ICS Learn was founded in 1889 in Scranton, Pennsylvania by journalist and editor of the Mining Herald*, Thomas J. Foster. Alarmed by frequent mine accidents, Foster advocated better working conditions and stricter safety regulations, which led to Pennsylvania's adoption of the Mine Safety Act of 1885 and the requirement for miners to pass a safety exam. In order to help workers pass the new test, Foster began an advice column in the Mining Herald answering mine safety questions.

Unsatisfied with this solution, in 1889 he founded the Colliery Engineer School of Mines, the first distance learning institution in the United States. The organisation changed names several times, settling on International Correspondence Schools of Scranton by 1900.

The mission of the school was to, "provide practical men with a technical education, and technical men with a practical education." To achieve its goal, ICS did not instruct its students by standard textbooks, which it believed often contained extraneous amounts of material and "demand[ed] too great a knowledge of mathematics and other subjects." Instead, ICS created its own specially prepared "Instruction and Question Papers," which provided exactly the information the student needed and questioned them only on that material.

Thomas Coates of Peckville, Pennsylvania, was the first enrolled student of ICS. He enrolled in the complete coal mining course on October 16, 1891. He advanced steadily with the Delaware and Hudson Coal Company in Plymouth, Pennsylvania, and eventually became the mine's superintendent.

It enrolled 3,000 new students in 1894 and, with the creation of a sales force, matriculated approximately 100,000 new students annually in the early 1900s.

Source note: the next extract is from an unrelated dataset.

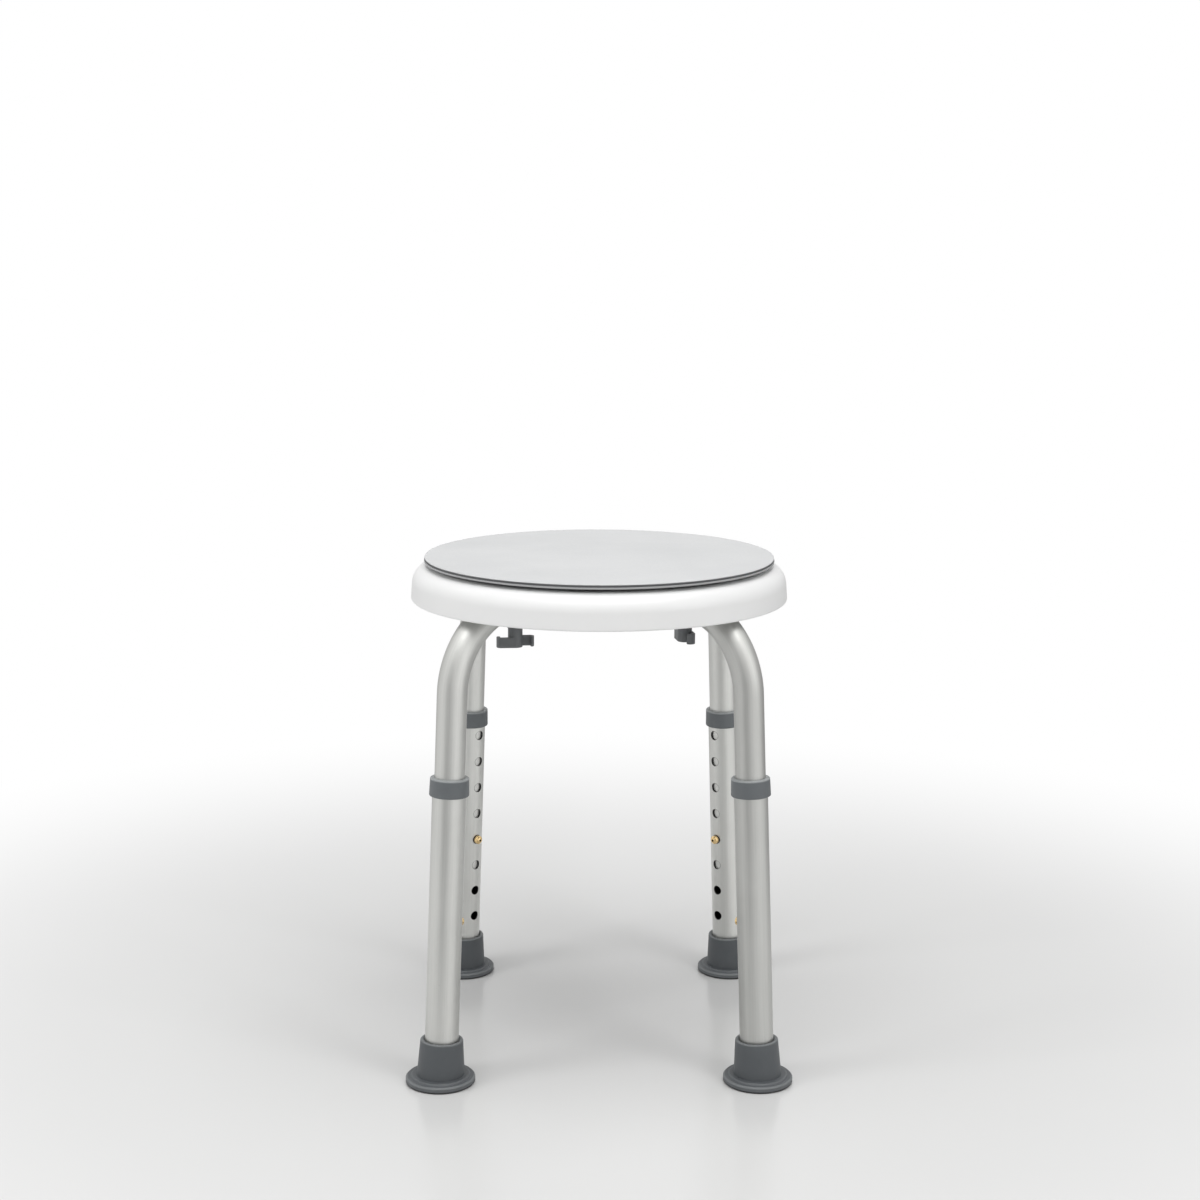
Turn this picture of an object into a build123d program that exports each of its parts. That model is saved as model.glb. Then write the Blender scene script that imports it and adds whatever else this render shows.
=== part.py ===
from build123d import *
from math import asin, cos, radians, sin, tan
import os

# Swivel shower stool, in millimetres. The origin is on the floor under the middle of the seat,
# +Z is up and the front is -Y. Heights are above the floor with the snap buttons in their rest hole.
# Three knobs are tight and one is left slack.

# Seat, from the top down
seat_height = 425.0          # top of the pad
pad_diameter = 300.6
pad_thickness = 2.6
pad_edge_radius = 0.7
plate_diameter = 301.0
plate_thickness = 2.8
plate_rim_thickness = 1.5
plate_rim_width = 6.0
plate_edge_radius = 0.5
plate_hub_radius = 20.0
plate_hub_depth = 3.0
seat_gap = 1.8               # under the swivel plate
seat_diameter = 324.0
seat_depth = 29.0            # from the flat top down to the bottom of the skirt
seat_rim_radius = 16.0
seat_wall = 3.0
skirt_wall = 3.2
skirt_draft = 4.2            # degrees, wider towards the bottom
skirt_edge_radius = 1.4
rib_thickness = 2.2
rib_depth = 12.0
ring_rib_radius = 120.0
straight_ribs = 4

# Swivel
glide_ring_radius = 118.0    # to its middle
glide_ring_width = 10.0
glide_groove_depth = 1.5
glide_clearance = 0.2        # each side of the ring in its groove
hub_clearance = 1.5          # round the plate's hub in the seat
thrust_washer_thickness = 1.0
bolt_diameter = 8.0
bolt_head_diameter = 22.0
bolt_head_thickness = 2.0
bolt_clearance = 0.1         # radial, in the seat
nut_across_flats = 13.0
nut_height = 8.0
bolt_past_nut = 1.6
bolt_chamfer = 0.8
steel_washer_diameter = 24.0
steel_washer_thickness = 1.6
seat_hub_radius = 15.0
seat_hub_length = 14.0       # from the flat top down, at the pivot

# Legs
leg_angles = {"front_left": 224.2, "front_right": 315.8, "rear_right": 46.6, "rear_left": 133.4}
foot_circle_radius = 185.0   # where the leg axes meet the floor
leg_lean = 2.9               # degrees inward, going up
upper_tube_diameter = 25.0
lower_tube_diameter = 28.0
tube_wall = 1.2
bend_radius = 70.0           # to the middle of the tube
run_depth = 22.8             # from the flat top down to the middle of the level run
run_end_radius = 38.0        # inner end of the run, from the middle of the seat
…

By 1900, one in 27 Americans had taken a correspondence course with ICS. The Pennsylvania Magazine of History and Biography states that it is "by far the largest single educational institution in America’s history".

Foster remained the president of ICS until his death in 1936 at age 93.

The organisation expanded to the UK in 1904 which is now known as ICS Learn. The US branch is known as Penn Foster Career School and is not connected to ICS Learn.

· *This publication was also named The Colliery Engineer and Colliery Engineer and Metal Miner.